Goal -> Everything from the line with "arbor_bushes();" through the line with "for node in" should be repeated exactly, both of those lines included, and nothing else.

Dataset extract ->
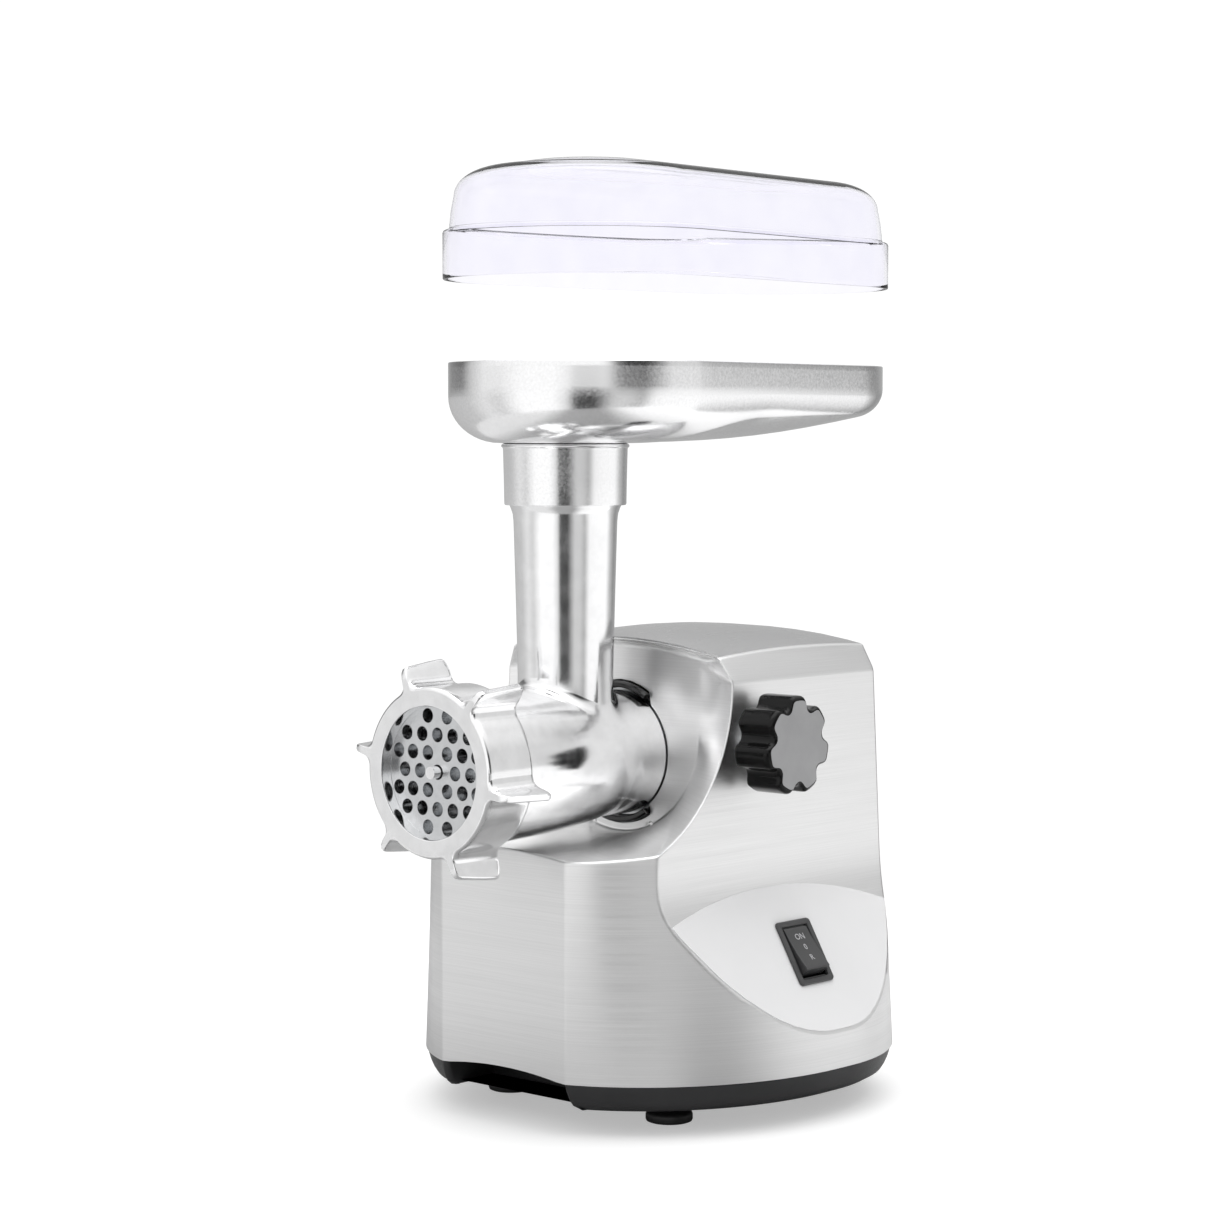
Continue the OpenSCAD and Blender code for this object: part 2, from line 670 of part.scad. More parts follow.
// Directions of the centre lines, degrees from +X, seen from the front with Z up.
dir3 = 240;
dir2 = 310;
dir1 = 250;
output_at = [0, axis_z];
second_at = output_at + stage3_dist * [cos(dir3), sin(dir3)];
first_at = second_at + stage2_dist * [cos(dir2), sin(dir2)];
motor_at = first_at + stage1_dist * [cos(dir1), sin(dir1)];
layer3 = 188;
layer2 = 204;
layer1 = 216;
width3 = 13;
width2 = 9;
width1 = 7;
// A gear on an arbor, placed at [x, z]; phase turns the tooth on +X, seen from the front.
module on_arbor(at, y, phase) {
    translate([at[0], y, at[1]]) rotate([90, 0, 0]) mirror([0, 0, 1]) rotate([0, 0, phase]) children();
}
module output_gear() {
    color(steel) placed() on_arbor(output_at, layer3, dir3) difference() {
        gear(output_teeth, stage3_mod, 0, width3);
        translate([0, 0, -1]) cylinder(r = 12, h = 40, $fn = fine);
    }
}
// The pinion's gap faces the mating tooth, so it is turned by half a tooth.
module second_gear() {
    color(steel) placed() {
        on_arbor(second_at, layer3 - 1, dir3 + 180 + 180 / pinion3_teeth)
            gear(pinion3_teeth, stage3_mod, 0, width3 + 3);
        on_arbor(second_at, layer2, dir2) gear(gear2_teeth, stage2_mod, 0, width2);
        rod_y(second_at[0], 183, second_at[1], 5, 46);
    }
}
module first_gear() {
    color(brass) placed() {
        on_arbor(first_at, layer2 - 1, dir2 + 180 + 180 / pinion2_teeth)
            gear(pinion2_teeth, stage2_mod, 0, width2 + 4);
        on_arbor(first_at, layer1, dir1) gear(gear1_teeth, stage1_mod, 0, width1);
        rod_y(first_at[0], 183, first_at[1], 4, 46);
    }
}
module motor_pinion() {
    color(steel) placed()
        on_arbor(motor_at, layer1 - 2, dir1 + 180 + 180 / motor_pinion_teeth)
            gear(motor_pinion_teeth, stage1_mod, 3, width1 + 4);
}
shaft_r = 12;
module drive_shaft() {
    color(steel) placed() difference() {
        union() {
            rod_y(0, 162, axis_z, 15.5, 19.5);
            rod_y(0, 180, axis_z, shaft_r, 49);
        }
        along_y(0, 150, axis_z) rotate([0, 0, 45]) translate([-7.1, -7.1, 0])
            cube([14.2, 14.2, 33]);
        rod_y(0, 150, axis_z, 15.6 - 3.4, 14);
    }
}
module washer_y(at, y, r_in, r_out, len) {
    along_y(at[0], y, at[1]) difference() {
        cylinder(r = r_out, h = len, $fn = fine);
        translate([0, 0, -1]) cylinder(r = r_in, h = len + 2, $fn = fine);
    }
}
box_front = 181;
box_back = 226;
box_wall = 4;
bush_len = box_wall;
module output_bushes() {
    color(brass) placed() {
        washer_y(output_at, box_front + 0.8, shaft_r + running_gap, 17, bush_len + 0.8);
        washer_y(output_at, box_back - 2, shaft_r + running_gap, 17, bush_len);
    }
}
module arbor_bushes() {
    color(brass) placed() for (a = [[second_at, 5], [first_at, 4]]) {
        washer_y(a[0], box_front + 1, a[1] + running_gap, a[1] + 3.5, bush_len);
        washer_y(a[0], box_back - 1, a[1] + running_gap, a[1] + 3.5, bush_len);
    }
}
// Outline of the gearbox round its three arbors and the motor pinion, grown by g.
module box_outline(g) {
    hull() {
        translate(output_at) circle(r = output_teeth * stage3_mod / 2 + g, $fn = blend);
        translate(second_at) circle(r = gear2_teeth * stage2_mod / 2 + g, $fn = blend);
        translate(first_at) circle(r = gear1_teeth * stage1_mod / 2 + g, $fn = blend);
        translate(motor_at) circle(r = 12 + g, $fn = blend);
    }
}
module box_holes(y, len) {
    for (a = [[output_at, 17.02], [second_at, 8.52], [first_at, 7.52], [motor_at, 5]])
        rod_y(a[0][0], y, a[0][1], a[1], len);
    for (p = box_bolts) rod_y(p[0], y, p[1], 2.1, len);
}
// Bolts stand in the middle of the box's wall, each round one of the arbors.
box_rim = 9;
box_thick = 6;
function on_rim(at, r, a) = at + (r + box_rim - box_thick / 2) * [cos(a), sin(a)];
box_bolts = [on_rim(output_at, output_teeth * stage3_mod / 2, 45),
    on_rim(output_at, output_teeth * stage3_mod / 2, 135),
    on_rim(second_at, gear2_teeth * stage2_mod / 2, 180),
    on_rim(first_at, gear1_teeth * stage1_mod / 2, -20), on_rim(motor_at, 12, 270)];
module box_slab(y, len, g) {
    translate([0, y + len, 0]) rotate([90, 0, 0]) linear_extrude(len) box_outline(g);
}
module gearbox_front() {
    color(cast) placed() difference() {
        box_slab(box_front, box_back - box_front - 1, box_rim);
        box_slab(box_front + box_wall, 60, box_rim - box_thick);
        box_holes(box_front - 10, 80);
    }
}
module gearbox_back() {
    color(cast) placed() difference() {
        box_slab(box_back - 1, box_wall, box_rim);
        box_holes(box_back - 10, 30);
    }
}
module gearbox_screws() {
    color(steel) placed() for (p = box_bolts) {
        rod_y(p[0], box_back + box_wall - 1, p[1], 3.5, 2.6);
        rod_y(p[0], box_front - 0.5, p[1], 2, box_back + box_wall - box_front);
    }
}

// ---------------------------------------------------------------- motor
stack_y = 100;
stack_len = 48;
rotor_r = 22;
motor_shaft_r = 3;
module motor_stator() {
    color(grey) placed() along_y(motor_at[0], stack_y, motor_at[1]) difference() {
        intersection() {
            cylinder(r = motor_r, h = stack_len, $fn = fine);
            translate([-motor_r, -33, 0]) cube([motor_r * 2, 66, stack_len]);
        }
        translate([0, 0, -1]) cylinder(r = rotor_r + 0.6, h = 80, $fn = fine);
        for (a = [45, 135, 225, 315]) rotate([0, 0, a]) translate([24, -4.5, -1]) cube([8, 9, 80]);
    }
}
module motor_coils() {
    color(copper) placed() for (y = [stack_y - 9, stack_y + stack_len])
        along_y(motor_at[0], y, motor_at[1]) for (a = [90, 270])
            ring_sector(rotor_r + 3, 32, 9, a, 60);
}
module rotor() {
    color(grey) placed() difference() {
        union() {
            rod_y(motor_at[0], stack_y, motor_at[1], rotor_r, stack_len);
            rod_y(motor_at[0], 66, motor_at[1], motor_shaft_r, 161);
        }
        for (k = [0:11]) along_y(motor_at[0], stack_y - 1, motor_at[1])
            rotate([0, 0, k * 30]) translate([rotor_r - 3, -1.2, 0]) cube([4, 2.4, 80]);
    }
}
module rotor_windings() {
    color(copper) placed() {
        washer_y(motor_at, stack_y - 8, motor_shaft_r, rotor_r - 3, 8);
        washer_y(motor_at, stack_y + stack_len, motor_shaft_r, rotor_r - 3, 8);
    }
}
commutator_y = 160;
module commutator() {
    color(copper) placed() along_y(motor_at[0], commutator_y, motor_at[1]) difference() {
        cylinder(r = 11, h = 12, $fn = fine);
        translate([0, 0, -1]) cylinder(r = motor_shaft_r, h = 20, $fn = fine);
        for (k = [0:23]) rotate([0, 0, k * 15]) translate([10, -0.3, -1]) cube([3, 0.6, 20]);
    }
}
fan_y = 74;
module fan() {
    color(black) placed() along_y(motor_at[0], fan_y, motor_at[1]) difference() {
        union() {
            cylinder(r = 30, h = 2, $fn = fine);
            cylinder(r = 8, h = 14, $fn = fine);
            for (k = [0:8]) rotate([0, 0, k * 40]) translate([7, -0.8, 0]) cube([22, 1.6, 12]);
        }
        translate([0, 0, -1]) cylinder(r = motor_shaft_r, h = 30, $fn = fine);
    }
}
bearing_places = [68, 174];
module motor_bearings() {
    color(steel) placed() for (y = bearing_places)
        washer_y(motor_at, y, motor_shaft_r + 0.02, 8, 5);
}
bolt_x = 42;
// The front bridge stands on the roof of the base's recess, the back one on its floor.
function bracket_foot(y) = y < front_y + recess_depth ? recess_roof : base_z + 3;
// Two end bridges that carry the bearings.
module motor_bracket() {
    color(cast) placed() difference() {
        for (y = bearing_places) {
            washer_y(motor_at, y - 0.5, 8, 13, 6);
            translate([motor_at[0] - 46, y - 0.5, motor_at[1] - 9]) cube([92, 6, 18]);
            for (sx = [-36, 28]) translate([motor_at[0] + sx, y - 0.5, bracket_foot(y)])
                cube([8, 6, motor_at[1] - bracket_foot(y)]);
        }
        for (y = bearing_places) rod_y(motor_at[0], y - 5, motor_at[1], 8, 20);
        for (sx = [-1, 1]) rod_y(motor_at[0] + sx * bolt_x, 60, motor_at[1], 2.1, 160);
    }
}
module motor_bolts() {
    color(steel) placed() for (sx = [-1, 1]) {
        rod_y(motor_at[0] + sx * bolt_x, 66, motor_at[1], 2, 114);
        rod_y(motor_at[0] + sx * bolt_x, 64.9, motor_at[1], 3.6, 2.6);
    }
}
module brush_holders() {
    color(brass) placed() for (sx = [-1, 1])
        translate([motor_at[0] + sx * 22, commutator_y + 6, motor_at[1]]) difference() {
            cube([20, 9, 9], center = true);
            cube([30, 5.1, 5.1], center = true);
        }
}
module carbon_brushes() {
    color(black) placed() for (sx = [-1, 1])
        translate([motor_at[0] + sx * (11 + 7.1), commutator_y + 6, motor_at[1]])
            cube([14, 5, 5], center = true);
}
module terminal_block() {
    color("#e8e4d8") placed() difference() {
        translate([-82, 192, base_z + 3]) cube([18, 40, 16]);
        for (i = [0:3]) translate([-73, 197 + i * 10, base_z + 10])
            cylinder(r = 3, h = 20, $fn = fine);
    }
}
inlet_x = 0;
inlet_z = 60;
inlet_r = 8;
module cable_inlet() {
    // Rubber grommet in the back wall; the lead's passage is open.
    color(black) placed() along_y(inlet_x, back_y - 8, inlet_z) difference() {
        union() {
            cylinder(r = inlet_r - 0.05, h = 9, $fn = fine);
            translate([0, 0, 8]) cylinder(r1 = 11, r2 = 9, h = 5, $fn = fine);
            cylinder(r = 10.5, h = 4, $fn = fine);
        }
        translate([0, 0, -1]) cylinder(r = 3.7, h = 30, $fn = fine);
    }
}

casing();
rear_panel();
side_panel();
base();
base_screws();
feet();
foot_screws();
socket();
bayonet_ring();
head();
auger();
knife();
auger_washer();
hole_plate();
plate_key();
ring_nut();
tray();
tray_collar();
lid();
clamp_bush();
clamp_screw();
knob();
clamp_pad();
switch_frame();
switch_body();
rocker();
rocker_pin();
gearbox_front();
gearbox_back();
gearbox_screws();
output_gear();
drive_shaft();
output_bushes();
second_gear();
first_gear();
arbor_bushes();
motor_pinion();
motor_stator();
motor_coils();
rotor();
rotor_windings();
commutator();
fan();
motor_bearings();
motor_bracket();
brush_holders();
carbon_brushes();
motor_bolts();
terminal_block();
cable_inlet();
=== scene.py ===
import json
from math import acos, asin, atan2, cos, hypot, pi, radians, sin, sqrt

import bmesh
import bpy
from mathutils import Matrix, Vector


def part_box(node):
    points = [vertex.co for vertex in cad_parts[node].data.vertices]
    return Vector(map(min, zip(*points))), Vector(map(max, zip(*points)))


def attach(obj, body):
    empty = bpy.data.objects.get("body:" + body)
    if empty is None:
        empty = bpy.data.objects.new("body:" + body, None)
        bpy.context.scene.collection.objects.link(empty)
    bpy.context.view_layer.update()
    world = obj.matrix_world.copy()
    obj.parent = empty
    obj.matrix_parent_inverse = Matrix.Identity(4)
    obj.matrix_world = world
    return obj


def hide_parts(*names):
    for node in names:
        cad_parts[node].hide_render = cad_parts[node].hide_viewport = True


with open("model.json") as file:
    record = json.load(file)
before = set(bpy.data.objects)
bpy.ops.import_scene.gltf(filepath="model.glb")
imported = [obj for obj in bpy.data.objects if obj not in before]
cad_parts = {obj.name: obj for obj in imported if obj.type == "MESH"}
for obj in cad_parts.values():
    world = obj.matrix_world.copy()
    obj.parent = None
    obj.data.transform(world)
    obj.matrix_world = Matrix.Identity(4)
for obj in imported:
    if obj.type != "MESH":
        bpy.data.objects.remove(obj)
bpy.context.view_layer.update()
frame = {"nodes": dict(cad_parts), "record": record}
nodes = frame["nodes"]

# ------------------------------------------------------------------ units and frame
# Shapes below are written in millimetres, with Y counted back from the ring nut's front
# face as in the CAD source, and placed in the row frame by at().
MM = 0.001
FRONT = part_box("ring_nut")[0].y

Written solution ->
arbor_bushes();
motor_pinion();
motor_stator();
motor_coils();
rotor();
rotor_windings();
commutator();
fan();
motor_bearings();
motor_bracket();
brush_holders();
carbon_brushes();
motor_bolts();
terminal_block();
cable_inlet();
=== scene.py ===
import json
from math import acos, asin, atan2, cos, hypot, pi, radians, sin, sqrt

import bmesh
import bpy
from mathutils import Matrix, Vector


def part_box(node):
    points = [vertex.co for vertex in cad_parts[node].data.vertices]
    return Vector(map(min, zip(*points))), Vector(map(max, zip(*points)))


def attach(obj, body):
    empty = bpy.data.objects.get("body:" + body)
    if empty is None:
        empty = bpy.data.objects.new("body:" + body, None)
        bpy.context.scene.collection.objects.link(empty)
    bpy.context.view_layer.update()
    world = obj.matrix_world.copy()
    obj.parent = empty
    obj.matrix_parent_inverse = Matrix.Identity(4)
    obj.matrix_world = world
    return obj


def hide_parts(*names):
    for node in names:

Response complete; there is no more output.